#### WHAT IS BEING ASKED
Only the lines from the start of the data through the one containing "return piece(end - half, half" belong in your answer; return them exactly.

--- begin GIVEN INFORMATION ---

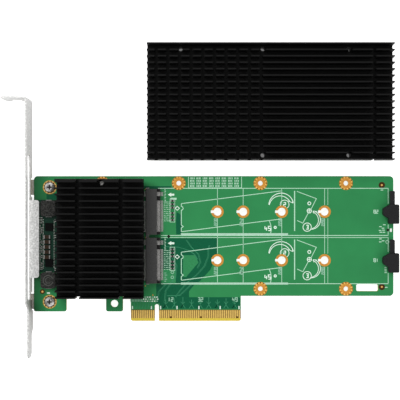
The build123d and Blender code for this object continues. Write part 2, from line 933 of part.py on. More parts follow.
def firmware_memory():
    """The eight-lead memory chip below the controller package."""
    x = controller_x - package_size / 2 + memory_from_package[0]
    y = controller_y - package_size / 2 - memory_from_package[1]
    body = block(span(x, memory_width), span(y, memory_length),
                 (front_face + memory_lead_thickness, front_face + memory_height))
    for side in (-1, 1):
        inner = side * memory_width / 2
        outer = side * memory_lead_span / 2
        foot = Polygon(
            (x + inner, front_face + memory_lead_rise),
            (x + (inner + outer) / 2, front_face + memory_lead_rise),
            (x + (inner + outer) / 2 + side * memory_lead_thickness, front_face + memory_lead_thickness),
            (x + outer, front_face + memory_lead_thickness),
            (x + outer, front_face),
            (x + (inner + outer) / 2, front_face),
            (x + (inner + outer) / 2 - side * memory_lead_thickness, front_face + memory_lead_rise / 2),
            (x + inner, front_face + memory_lead_rise / 2),
            align=None,
        )
        for number in range(memory_leads_a_side):
            lead_y = y + memory_lead_pitch * (number - (memory_leads_a_side - 1) / 2)
            body += along_y(foot, span(lead_y, memory_lead_width))
    return body


def clock_generator():
    """The small clock chip below the controller package."""
    x = controller_x + package_size / 2 - clock_from_package[0]
    y = controller_y - package_size / 2 - clock_from_package[1]
    return flat_chip(x, y, clock_size, clock_height)


def chip(x, y, size, turned, face, side):
    """A chip resistor or capacitor: its body, and its two plated ends."""
    length, width, height, end = size
    top = face + side * height
    level = (min(face, top), max(face, top))

    def piece(low, high):
        if turned:
            return block(span(x, width), (y + low, y + high), level)
        return block((x + low, x + high), span(y, width), level)

    half = length / 2
    return piece(end - half, half - end), [piece(-half, end - half), piece(half - end, half)]


def chips(places, size, turned, face=front_face, side=1):
    """A set of like chips: the bodies and all the plated ends."""
    pairs = [chip(x, y, size, turned, face, side) for x, y in places]
    return [body for body, _ in pairs], [end for _, ends in pairs for end in ends]


def output_capacitor_places():
    """The row of large capacitors between the two inductors."""
    x = board_left + output_capacitor_x
    top = board_middle + output_capacitor_top
    return [(x, top - output_capacitor_pitch * i) for i in range(output_capacitor_count)]


def coupling_capacitor_places():
    """The capacitors of the drive lanes, in a column beside each drive connector."""
    x = slot_datum_x + connector_lip_reach + coupling_gap
    return [(x, y + rise) for y in slot_ys for rise in coupling_rises]


def feedback_resistor_places():
    """The small parts between the ledge and the power parts."""
    inner = [(board_left + resistor_x, board_middle + rise) for rise in resistor_rises]
    outer_x = board_left + outer_resistor_x
    return inner + [(outer_x, board_middle + rise) for rise in outer_resistor_rises]


def back_capacitor_places():
    """The decoupling capacitors on the solder side, under the controller."""
    columns, rows = back_capacitor_counts
    left = controller_x - back_capacitor_pitch[0] * (columns - 1) / 2
    foot = controller_y - back_capacitor_pitch[1] * (rows - 1) / 2
    return [
        (left + back_capacitor_pitch[0] * i, foot + back_capacitor_pitch[1] * j)
        for j in range(rows)
        for i in range(columns)
    ]


def activity_light():
    """The light near the board's end, below the upper clip: a base with its lens."""
    x = span(slot_datum_x + longest_drive + light_x, light_width)
    y = slot_ys[0] - light_drop
    base_top = front_face + light_height - light_lens_height
    base = block(x, span(y, light_length), (front_face, base_top))
    return base + block(x, span(y, light_lens_length), (base_top, front_face + light_height))


def build():
    """Write every sub-part."""
    os.makedirs("parts", exist_ok=True)
    save("circuit_board", [circuit_board()])
    front_level = (front_face, front_face + contact_thickness)
    back_level = (back_face - contact_thickness, back_face)
    save("edge_contacts_front", edge_contacts(front_level, short_front_contacts))
    save("edge_contacts_back", edge_contacts(back_level, short_back_contacts))
    save("star_pads", star_pads())
    save("keyhole_rings", keyhole_rings())
    save("copper_dots", copper_dots())
    save("bracket", [bracket()])
    save("bracket_screws", bracket_screws())
    save("controller_heatsink", [controller_heatsink()])
    save("controller_heatsink_screws", sink_screws())
    save("controller_package", [controller_package()])
    save("controller_thermal_pad", [controller_thermal_pad()])
    save("drive_heatsink", [drive_heatsink()])
    save("drive_thermal_pads", drive_thermal_pads())
    for name, slot_y in zip(("upper", "lower"), slot_ys):
        save(f"{name}_drive_connector", [connector_housing(slot_y)])
        save(f"{name}_drive_contacts", connector_contacts(slot_y))
        save(f"{name}_connector_anchors", connector_anchors(slot_y))
        save(f"{name}_retainer_clip", [retainer_clip(slot_y)])
    inductor_levels = [board_middle + y for y in inductor_ys]
    save("power_inductors", [inductor(y) for y in inductor_levels])
    save("inductor_terminals", [t for y in inductor_levels for t in inductor_terminals(y)])
    regulators = [
        flat_chip(board_left + regulator_x, board_middle + y, regulator_size, regulator_height)
        for y in regulator_ys
    ]
    save("voltage_regulators", regulators)
    save("firmware_memory", [firmware_memory()])
    save("clock_generator", [clock_generator()])
    large_bodies, large_ends = chips(output_capacitor_places(), large_chip, False)
    save("output_capacitors", large_bodies)
    save("output_capacitor_ends", large_ends)
    coupling_bodies, coupling_ends = chips(coupling_capacitor_places(), medium_chip, False)
    save("coupling_capacitors", coupling_bodies)
    save("coupling_capacitor_ends", coupling_ends)
    resistor_bodies, resistor_ends = chips(feedback_resistor_places(), small_chip, True)
    save("feedback_resistors", resistor_bodies)
    save("feedback_resistor_ends", resistor_ends)
    back_bodies, back_ends = chips(back_capacitor_places(), medium_chip, False, back_face, -1)
    save("back_capacitors", back_bodies)
    save("back_capacitor_ends", back_ends)
    save("activity_light", [activity_light()])


build()
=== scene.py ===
"""Looks for the NVMe RAID controller card: finishes, printing, copper patterns, floor, light and camera."""

import json
import math
from collections import namedtuple

import bpy
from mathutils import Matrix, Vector


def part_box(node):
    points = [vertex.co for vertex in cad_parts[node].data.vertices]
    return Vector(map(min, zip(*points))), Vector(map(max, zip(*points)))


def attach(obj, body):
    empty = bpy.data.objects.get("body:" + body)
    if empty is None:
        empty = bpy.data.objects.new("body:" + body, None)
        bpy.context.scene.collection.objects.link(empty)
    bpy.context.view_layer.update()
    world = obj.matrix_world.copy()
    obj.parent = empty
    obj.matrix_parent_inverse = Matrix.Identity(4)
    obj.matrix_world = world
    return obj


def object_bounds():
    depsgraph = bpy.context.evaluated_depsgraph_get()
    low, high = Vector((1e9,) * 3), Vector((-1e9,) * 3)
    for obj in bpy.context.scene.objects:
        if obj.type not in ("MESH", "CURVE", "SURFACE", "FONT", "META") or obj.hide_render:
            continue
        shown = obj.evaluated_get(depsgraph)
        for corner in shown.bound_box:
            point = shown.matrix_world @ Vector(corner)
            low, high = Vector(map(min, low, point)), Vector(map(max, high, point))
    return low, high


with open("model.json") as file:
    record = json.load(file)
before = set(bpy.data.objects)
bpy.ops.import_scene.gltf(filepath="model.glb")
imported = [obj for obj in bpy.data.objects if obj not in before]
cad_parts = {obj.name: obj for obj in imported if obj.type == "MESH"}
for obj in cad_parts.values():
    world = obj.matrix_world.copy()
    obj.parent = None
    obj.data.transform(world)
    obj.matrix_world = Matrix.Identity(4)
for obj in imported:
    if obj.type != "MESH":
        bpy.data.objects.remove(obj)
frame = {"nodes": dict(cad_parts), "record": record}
solid_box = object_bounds()
record = frame["record"]
MM = 0.001

# Board layout in millimetres, as in the part
BOARD_LOW, BOARD_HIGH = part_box("circuit_board")
FACE = BOARD_HIGH.z / MM
TABLE = solid_box[0].z
MIDDLE_Y = 39.65
SLOT_SPACING = 22.66
SLOT_YS = (MIDDLE_Y + SLOT_SPACING / 2, MIDDLE_Y - SLOT_SPACING / 2)
DATUM_X = -1.75
DRIVE_LENGTHS = (30, 42, 60, 80)
KEYHOLE_CLEARANCE = 3.1
CONTACT_TOP = 5.05
TONGUE_LEFT = -13.2
SINK_HOLES = ((10.2, 64.3), (48.3, 64.3), (88.2, 64.3), (48.3, 15.0), (88.2, 15.0), (-25.45, 64.3))
BRACKET_SCREWS = ((-50.0, 62.4), (-50.0, 9.0))
LOWER_INDUCTOR = (-50.4, 19.1)
# The two fiducials and the test pad: x, y and the radius of the opening in the mask
COPPER_DOTS = ((104.95, 63.4, 1.5), (104.95, 15.9, 1.5), (-53.4, 13.7, 1.15))

# Heights on a drive connector: its cheeks, its key and its row of leads
CHEEK_TOP = FACE + 3.6
KEY_TOP = FACE + 3.2
LEAD_TOP = FACE + 2.35

# The bracket: the middle of its plate, and the shade at its tail's root. The shade is deepest at the top,
# ends just above it, is gone where the tail is clear, and also fades with height above the board's face.
PLATE_MIDDLE = -59.23
TAIL_TOP = 9.4
TAIL_CLEAR = -8.0
TAIL_EDGE = 0.4
TAIL_SHADE_HEIGHT = 8

# Levels above the board's face, so that the layers lie in order
POUR_LEVEL = 0.004
ISLAND_LEVEL = 0.008
TRACE_LEVEL = 0.012
PRINT_LEVEL = 0.024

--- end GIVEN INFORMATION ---

#### FULL ANSWER
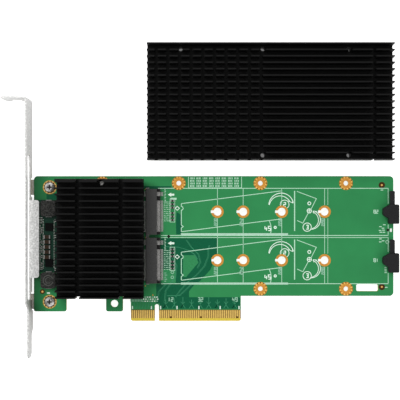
The build123d and Blender code for this object continues. Write part 2, from line 933 of part.py on. More parts follow.
def firmware_memory():
    """The eight-lead memory chip below the controller package."""
    x = controller_x - package_size / 2 + memory_from_package[0]
    y = controller_y - package_size / 2 - memory_from_package[1]
    body = block(span(x, memory_width), span(y, memory_length),
                 (front_face + memory_lead_thickness, front_face + memory_height))
    for side in (-1, 1):
        inner = side * memory_width / 2
        outer = side * memory_lead_span / 2
        foot = Polygon(
            (x + inner, front_face + memory_lead_rise),
            (x + (inner + outer) / 2, front_face + memory_lead_rise),
            (x + (inner + outer) / 2 + side * memory_lead_thickness, front_face + memory_lead_thickness),
            (x + outer, front_face + memory_lead_thickness),
            (x + outer, front_face),
            (x + (inner + outer) / 2, front_face),
            (x + (inner + outer) / 2 - side * memory_lead_thickness, front_face + memory_lead_rise / 2),
            (x + inner, front_face + memory_lead_rise / 2),
            align=None,
        )
        for number in range(memory_leads_a_side):
            lead_y = y + memory_lead_pitch * (number - (memory_leads_a_side - 1) / 2)
            body += along_y(foot, span(lead_y, memory_lead_width))
    return body


def clock_generator():
    """The small clock chip below the controller package."""
    x = controller_x + package_size / 2 - clock_from_package[0]
    y = controller_y - package_size / 2 - clock_from_package[1]
    return flat_chip(x, y, clock_size, clock_height)


def chip(x, y, size, turned, face, side):
    """A chip resistor or capacitor: its body, and its two plated ends."""
    length, width, height, end = size
    top = face + side * height
    level = (min(face, top), max(face, top))

    def piece(low, high):
        if turned:
            return block(span(x, width), (y + low, y + high), level)
        return block((x + low, x + high), span(y, width), level)

    half = length / 2
    return piece(end - half, half - end), [piece(-half, end - half), piece(half - end, half)]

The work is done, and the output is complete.